Directory 'candidate_plots' already exists.
Results will be saved to 'survey_candidates.csv'


## Step 4: The Main Survey Loop

This is the core of our pipeline. The code in the cell below will loop through each star in our `target_stars` list and perform the full analysis. This process will take several minutes to complete as it involves downloading and processing a significant amount of data.

In [8]:
print(f"Starting the survey. Processing {len(target_stars)} stars...")

for star_name in target_stars:
    print(f"\n------------------\nAnalyzing: {star_name}")
    try:
        search_result = lk.search_lightcurve(star_name, author='Kepler')
        lc_collection = search_result[0:5].download_all()
        
        lc_raw = lc_collection.stitch().remove_outliers()
        cadence = np.median(np.diff(lc_raw.time.value))
        window_length = int(1 / cadence)
        lc = lc_raw.flatten(window_length=window_length)
        print(f"Data ready for {star_name}.")

        periods = np.linspace(0.5, 20, 10000) # Search for periods up to 20 days
        bls = lc.to_periodogram(method="bls", period=periods, duration=[0.05, 0.3])
        
        power_normalized = bls.power / np.std(bls.power)
        max_power = np.max(power_normalized)
        best_period = bls.period_at_max_power
        
        print(f"Analysis complete for {star_name}. Max signal power: {max_power:.2f}")

        if max_power > DETECTION_THRESHOLD:
            print(f"STRONG CANDIDATE FOUND for {star_name}!")
            print(f"Period: {best_period:.4f} days, Power: {max_power:.2f}")

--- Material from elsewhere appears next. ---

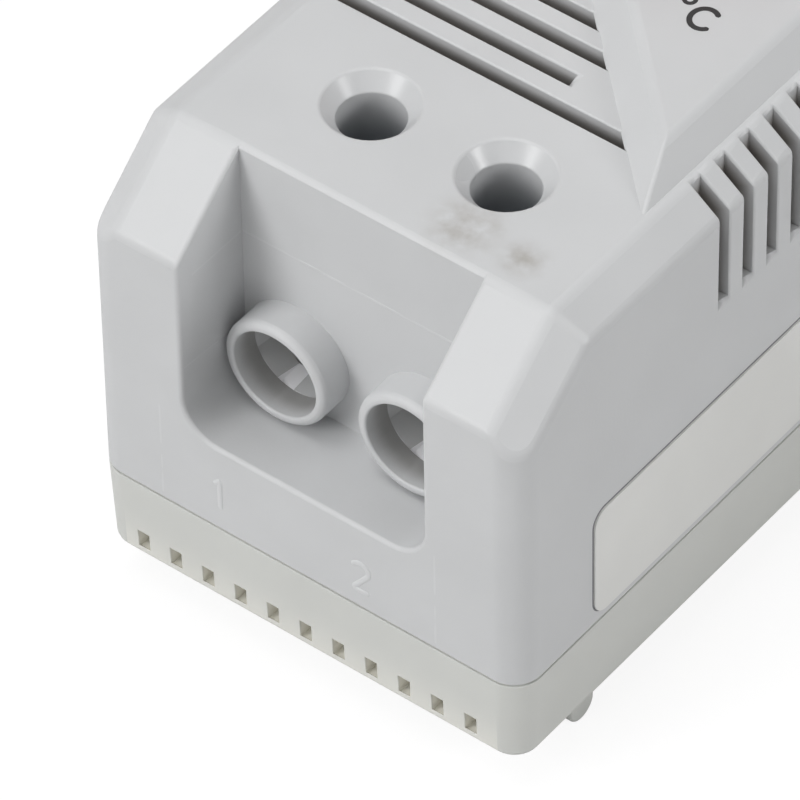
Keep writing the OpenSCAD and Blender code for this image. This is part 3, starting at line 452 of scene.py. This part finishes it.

            with open(output_csv_file, 'a', newline='') as f:
                writer = csv.writer(f)
                writer.writerow([star_name, f"{best_period.value:.4f}", f"{max_power:.2f}"])
            
            # Save the periodogram plot
            plt.figure()
            plt.plot(bls.period, power_normalized)
            plt.title(f"Periodogram for {star_name}")
            plt.xlabel("Period (days)")
            plt.ylabel("Normalized BLS Power")
            plt.savefig(os.path.join(output_plot_dir, f'{star_name}_periodogram.png'))
            plt.close() # Close the plot to save memory

            # Save the folded light curve plot
            plt.figure()
            folded_lc = lc.fold(period=best_period)
            folded_lc.plot()
            plt.title(f"Folded Transit for {star_name} (P={best_period.value:.2f}d)")
            plt.savefig(os.path.join(output_plot_dir, f'{star_name}_folded.png'))
            plt.close()
            
            print(f"Saved results and plots for {star_name}.")
        else:
            print(f"Signal for {star_name} is below threshold. Moving on.")

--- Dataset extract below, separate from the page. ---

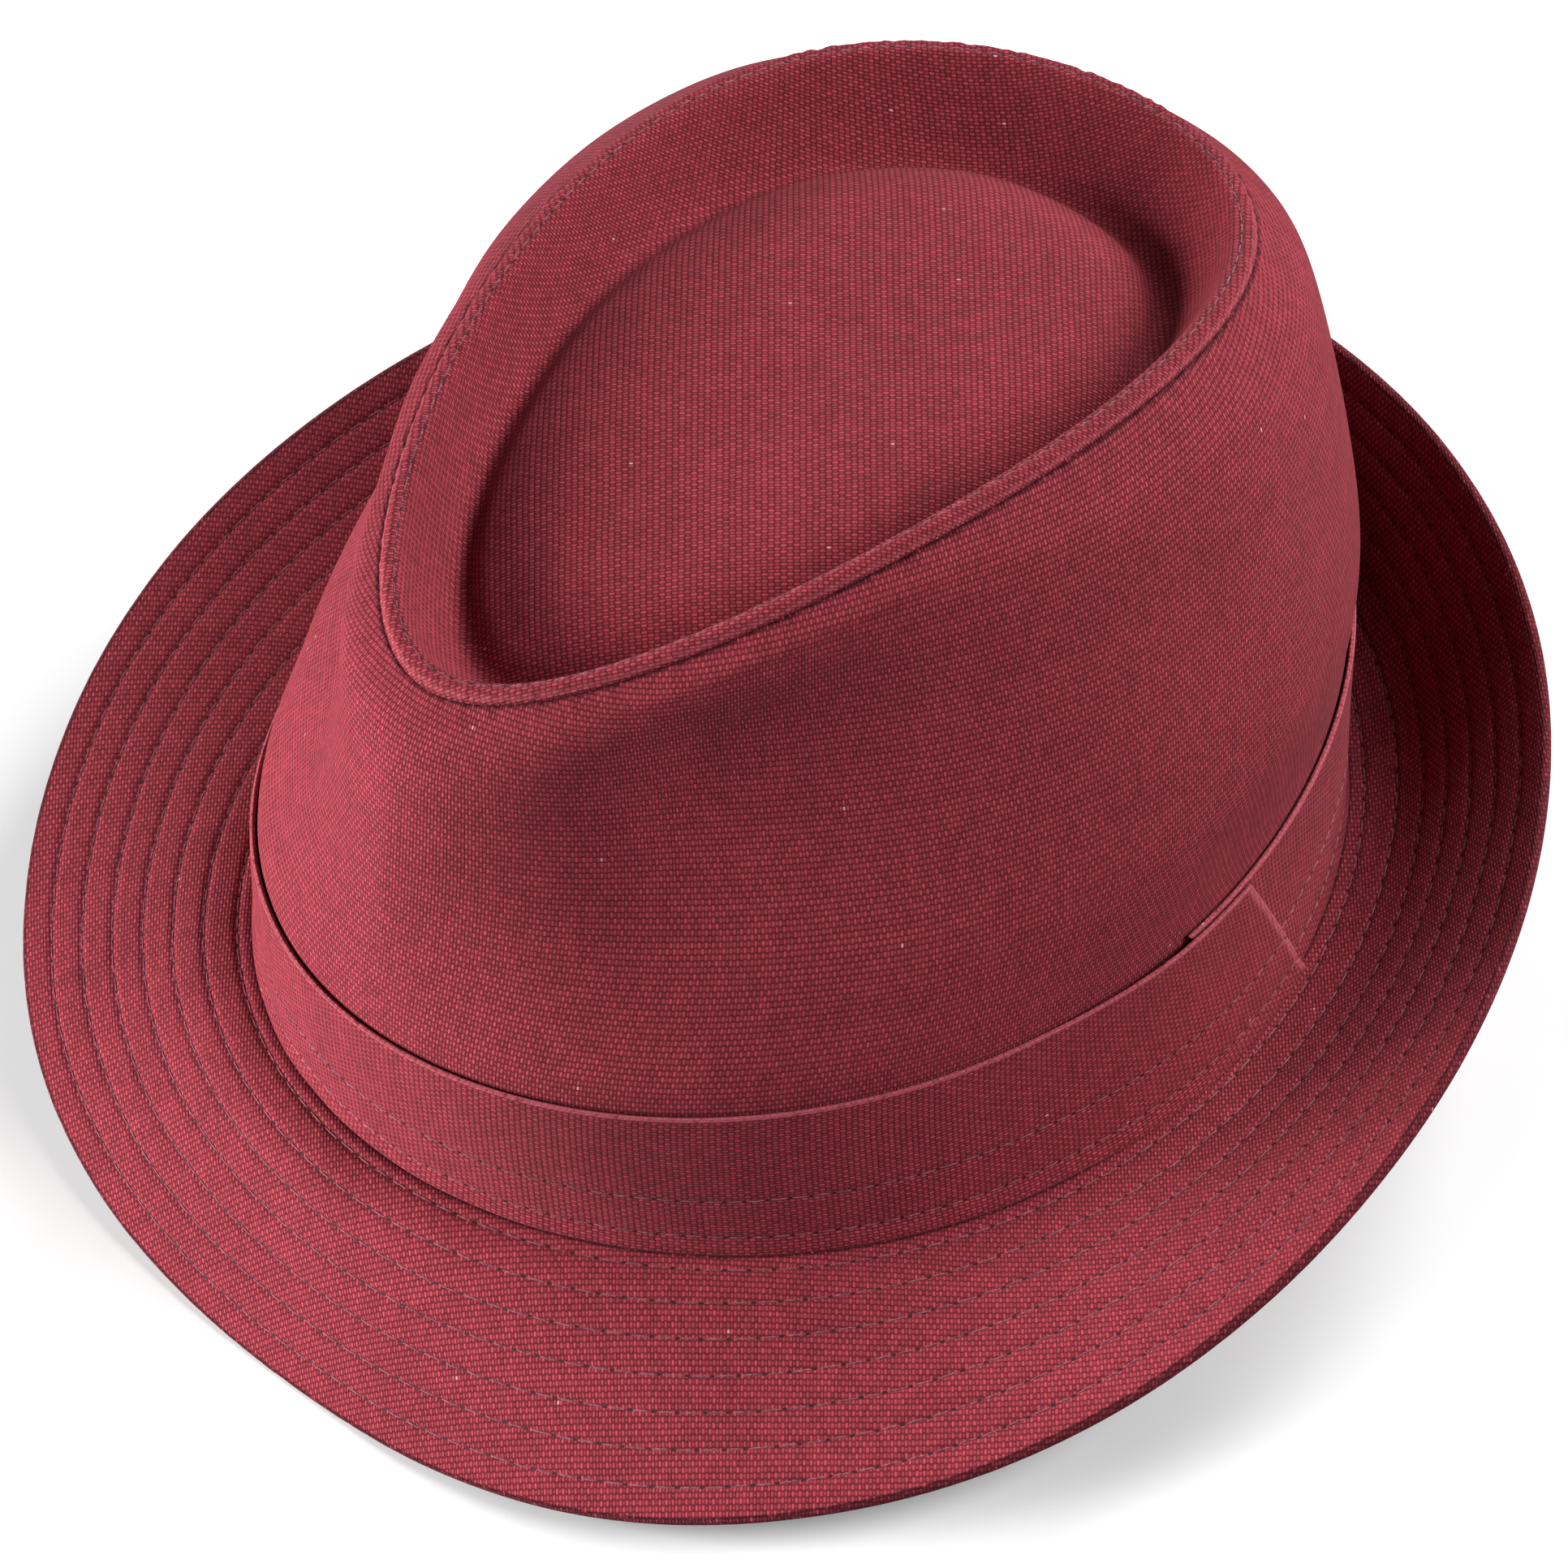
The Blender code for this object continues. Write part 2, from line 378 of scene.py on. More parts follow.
    def band(self, turn: Array, share: Array) -> Array:
        """The hat band's outer face.

        Args:
            turn: Degrees from the front, running on past 360 to the lapped end.
            share: 0 at the band's lower edge and 1 at its top.

        Returns:
            Points.
        """
        turn, share = np.broadcast_arrays(np.asarray(turn, float), np.asarray(share, float))
        start, end = self.band_turns()
        near_end = ease(1.0 - (end - turn) / self.slant_reach) + ease(1.0 - (turn - start) / self.slant_reach)
        bearing = turn + self.lap_slant * (1.0 - share) * near_end
        lifted = ease((turn - (start + 360.0 - self.lap_rise)) / self.lap_rise)
        level = self.band_level * share
        out = self.gap + self.band_wall + lifted * (self.band_wall + self.gap)
        ahead = self.wall(bearing + 1.0, level) - self.wall(bearing - 1.0, level)
        upward = self.wall(bearing, level + 0.01) - self.wall(bearing, np.maximum(level - 0.01, 0.0))
        face = unit(np.cross(ahead, upward))
        aside = unit(face * (1.0, 1.0, 0.0))
        return self.wall(bearing, level) + aside * (out / np.sum(aside * face, axis=-1))[..., None]

    def band_turns(self) -> tuple[float, float]:
        """The turns at which the hat band starts and ends, in degrees."""
        return self.lap_bearing - self.lap_span, self.lap_bearing + 360.0

    def set_down(self, points: Array) -> Array:
        """Leans the hat back onto the floor, where it lies by itself.

        Args:
            points: Points of the upright hat.

        Returns:
            The same points on the floor, pressed flat where they meet it.
        """
        lean = np.array(Matrix.Rotation(-math.radians(self.lean_back), 3, "X"))
        placed = points @ lean.T + np.array(self.set_down_by)
        placed[..., 2] = np.maximum(placed[..., 2], 0.0)
        return placed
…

    except Exception as e:
        print(f"Could not process {star_name}. Reason: {e}")

print("\n------------------\nSurvey complete!")

Starting the survey. Processing 4 stars...

------------------
Analyzing: Kepler-10
Data ready for Kepler-10.


`period` contains 204459 points.Periodogram is likely to be large, and slow to evaluate. Consider setting `frequency_factor` to a higher value.

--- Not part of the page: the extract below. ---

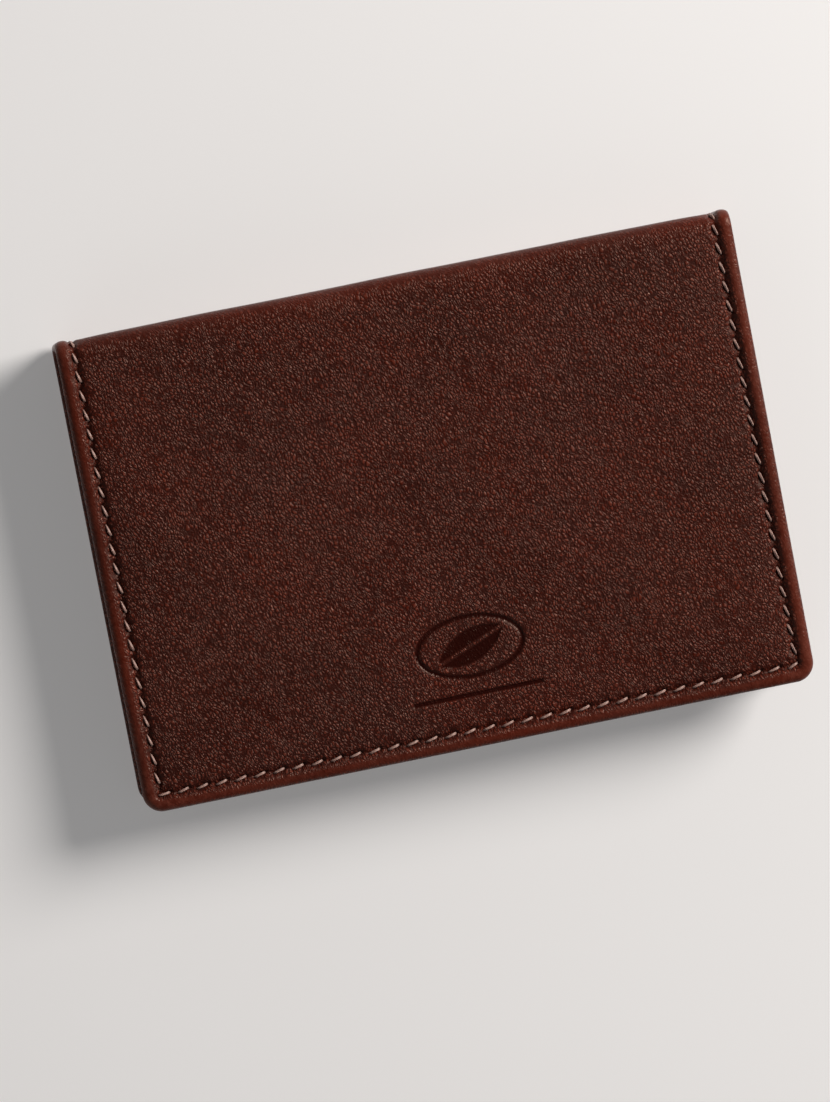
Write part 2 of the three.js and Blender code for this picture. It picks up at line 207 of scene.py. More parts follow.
def sheet_arrays(rails, section, every=3, detail=NOWHERE):
    """Vertices (x, s, depth, inset, station) and faces of a closed sheet.

    section lists (inset, depth) from the rim of the flat middle, out round the edge and back to the hidden
    face. The middle keeps each `every`th station, and all of those inside the detail box.
    """
    spans = rails.spans()
    inner_inset, inner_depth = section[0]
    outer = [rails.rail(inset) for inset, _ in section[1:]]
    stations = len(outer[0])

    def kept(span, axis):
        first, last = span
        line = outer[0][first:last + 1, axis]
        inside = (line > detail[0][axis]) & (line < detail[1][axis])
        index = np.arange(len(line))
        return index[(index % every == 0) | (index == len(line) - 1) | inside]

    left, bottom = kept(spans[0], 1), kept(spans[1], 0)
    left_line = outer[0][spans[0][0]:, 1]
    bottom_line = outer[0][spans[1][0]:, 0]
    x0, s0 = rails.low + inner_inset
    x1, s1 = rails.high - inner_inset
    columns = [x0, *bottom_line[bottom], x1]
    rows = [s0, *left_line[left[::-1]]] + ([s1] if rails.closed else [])
    wide, tall = len(columns), len(rows)
    grid_x, grid_s = np.meshgrid(columns, rows)
    patch = np.stack([
        grid_x.ravel(),
        grid_s.ravel(),
        np.full(grid_x.size, inner_depth),
        np.full(grid_x.size, MIDDLE_INSET),
        np.full(grid_x.size, NO_STATION),
    ], 1)

    left_count = spans[0][1] - spans[0][0]
    bottom_count = spans[1][1] - spans[1][0]
    row_of = [len(left) - int(np.abs(left - j).argmin()) for j in range(left_count + 1)]
    column_of = [1 + int(np.abs(bottom - j).argmin()) for j in range(bottom_count + 1)]
    last_row = (tall - 1) * wide
    corner_cell = [0, wide - 1, last_row + wide - 1, last_row]
    side_cells = (
        [row * wide for row in row_of],
        column_of,
        [row * wide + wide - 1 for row in row_of[::-1]],
        [last_row + column for column in column_of[::-1]],
    )
    inner = np.zeros(stations, int)
    for k, (first, last) in enumerate(spans):
        inner[first:last + 1] = side_cells[k]
        if rails.closed or k + 1 < len(spans):
            inner[last + 1:last + rails.corner_steps] = corner_cell[k]

    vertices, rings = [patch], [inner]
    start = len(patch)
    for (inset, depth), line in zip(section[1:], outer):
        extra = np.column_stack([np.full(stations, depth), np.full(stations, inset), np.arange(stations)])
        vertices.append(np.hstack([line, extra]))
        rings.append(np.arange(start, start + stations))
        start += stations
    faces = []
    for row in range(tall - 1):
        base = row * wide
        faces.extend((base + c, base + c + 1, base + wide + c + 1, base + wide + c) for c in range(wide - 1))
    ends = stations if rails.closed else stations - 1
    for n, (inside, outside) in enumerate(zip(rings, rings[1:])):
        for i in range(ends):
            j = (i + 1) % stations
            if n == 0 and inside[i] == inside[j]:
                faces.append((int(inside[i]), int(outside[i]), int(outside[j])))
            else:
                faces.append((int(inside[i]), int(outside[i]), int(outside[j]), int(inside[j])))
    faces.extend(hidden_faces(rings[-1], spans, rails.closed))
    if not rails.closed:
        left_end = [int(ring[0]) for ring in rings[:0:-1]]
        right_end = [int(ring[-1]) for ring in rings[1:]]
        faces.append(left_end + list(range(last_row, last_row + wide)) + right_end)
    return np.concatenate(vertices), faces


def hidden_faces(ring, spans, closed):
    """Strips from the left side to the right that close the under side, and one face at each end."""
    (first, last), _, (right_first, right_last) = spans[:3]
    count = last - first
    ring = [int(v) for v in ring]
    faces = []
    for i in range(count):
        a, b = first + i, first + i + 1
        c, d = right_first + count - i - 1, right_first + count - i
        faces.append((ring[b], ring[a], ring[d], ring[c]))
    faces.append(ring[last:right_first + 1][::-1])
    if closed:
        faces.append((ring[right_last:] + ring[:1])[::-1])
    return faces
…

Analysis complete for Kepler-10. Max signal power: 60.82
STRONG CANDIDATE FOUND for Kepler-10!
Period: 0.8374 d days, Power: 60.82
Saved results and plots for Kepler-10.

------------------
Analyzing: Kepler-8
Data ready for Kepler-8.
Analysis complete for Kepler-8. Max signal power: 52.69
STRONG CANDIDATE FOUND for Kepler-8!
Period: 3.5228 d days, Power: 52.69
Saved results and plots for Kepler-8.

------------------
Analyzing: Kepler-4
Data ready for Kepler-4.
Analysis complete for Kepler-4. Max signal power: 28.48
STRONG CANDIDATE FOUND for Kepler-4!
Period: 3.2127 d days, Power: 28.48
Saved results and plots for Kepler-4.

------------------
Analyzing: Kepler-7


`period` contains 204458 points.Periodogram is likely to be large, and slow to evaluate. Consider setting `frequency_factor` to a higher value.


Data ready for Kepler-7.
Analysis complete for Kepler-7. Max signal power: 43.39
STRONG CANDIDATE FOUND for Kepler-7!
Period: 4.8860 d days, Power: 43.39
Saved results and plots for Kepler-7.

------------------
Survey complete!


<Figure size 640x480 with 0 Axes>

<Figure size 640x480 with 0 Axes>

<Figure size 640x480 with 0 Axes>

<Figure size 640x480 with 0 Axes>

## Step 5: Review the Results

The survey is finished! You can now check the output files:

1.  **`survey_candidates.csv`**: Open this file (with Excel, Google Sheets, or a text editor) to see a table of the planets the pipeline detected.
2.  **`candidate_plots/` directory**: Look inside this folder to see the periodogram and folded transit plots for each successful detection. These are your visual proof of discovery.